- Theatrical poster
- Directed by: Bryan Gunnar Cole
- Written by: Robert Malkani
- Produced by: Robert Malkani Anthony Moody Daniel Sollinger
- Starring: Elijah Wood Chris Klein Jon Bernthal
- Distributed by: First Look Studios
- Release dates: April 29, 2007 (Tribeca Film Festival); January 18, 2008 (United States);
- Running time: 93 minutes
- Country: United States
- Language: English
- Box office: $16,659 (United States)

= Day Zero (2007 film) =

2007 American film directed by Bryan Gunnar Cole

Day Zero is a 2007 American drama film directed by Bryan Gunnar Cole and written by Robert Malkani. Set in the near future when global terrorism has forced the military to reinstate the draft, three young men, who have just received their induction notices and have 30 days to report for duty, must battle their political views before making a decision that will change their lives forever.

This is American director Cole's debut film. It premiered at the 2007 Tribeca Film Festival and opened in limited release in the United States on January 18, 2008. The film stars Elijah Wood, Chris Klein and Jon Bernthal. It also features Ginnifer Goodwin, Sofia Vassilieva, Elisabeth Moss and Ally Sheedy.

==Plot==
In the future America, the military draft has been reinstated to fight the war on terror. The country's conflicting attitudes toward war are examined through the eyes of Aaron (Elijah Wood), George (Chris Klein), and Dixon (Jon Bernthal). The three friends have been given induction notices and have 30 days to report for duty.
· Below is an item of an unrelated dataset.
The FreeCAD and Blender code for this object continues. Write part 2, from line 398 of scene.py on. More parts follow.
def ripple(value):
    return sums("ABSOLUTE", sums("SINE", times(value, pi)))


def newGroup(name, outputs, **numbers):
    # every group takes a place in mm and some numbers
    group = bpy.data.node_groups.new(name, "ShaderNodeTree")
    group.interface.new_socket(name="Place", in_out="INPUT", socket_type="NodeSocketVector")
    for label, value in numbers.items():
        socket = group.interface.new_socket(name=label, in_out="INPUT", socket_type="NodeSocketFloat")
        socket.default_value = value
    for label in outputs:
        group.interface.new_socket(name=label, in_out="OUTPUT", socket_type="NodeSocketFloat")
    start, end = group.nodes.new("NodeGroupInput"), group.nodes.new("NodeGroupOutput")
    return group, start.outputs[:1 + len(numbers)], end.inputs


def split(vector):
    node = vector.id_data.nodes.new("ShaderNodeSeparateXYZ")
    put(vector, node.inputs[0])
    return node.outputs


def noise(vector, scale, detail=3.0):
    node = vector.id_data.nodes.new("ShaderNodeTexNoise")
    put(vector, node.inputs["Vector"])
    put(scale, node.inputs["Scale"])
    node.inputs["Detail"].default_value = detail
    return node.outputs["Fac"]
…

Feeling unprepared but convinced that he must serve, novelist Aaron embarks on a quest to prepare for the life of a soldier — enlisting the help of a collapsing Bowflex machine and a disengaged therapist (Ally Sheedy).

Corporate attorney George wishes to stay with his wife (Ginnifer Goodwin), a recent cancer survivor, rather than fight in a war that he believes is wrong. He spends much of his 30 days researching ways he can dodge the draft, but avoiding service does not prove easy.

Cab driver Dixon is the most fearless and free of doubt, but he falls in love with a sociology student (Elisabeth Moss), and suddenly issues that always seemed black-and-white to him are not so simple.

As reporting day, or day zero, draws nearer, the three friends fight, fall out, come together and comfort each other as each in his own way discovers what it means to "serve with honor."

==Cast==
- Elijah Wood as Aaron Feller
- Chris Klein as George Rifkin
- Jon Bernthal as James Dixon
- Ginnifer Goodwin as Molly Rifkin
- Ally Sheedy as Dr. Reynolds
- Adam LeFevre as Client
- Elisabeth Moss as Patricia
- Sofia Vassilieva as Mara
- Zoe Lister-Jones as Jessica Hendricks

==Critical reception==
Day Zero received negative to mixed reviews from critics. As of June 2020, the film holds a 24% approval rating on the review aggregator Rotten Tomatoes, based on 21 reviews with an average rating of 4.24/10. Metacritic reported the film had an average score of 41 out of 100, based on 5 reviews.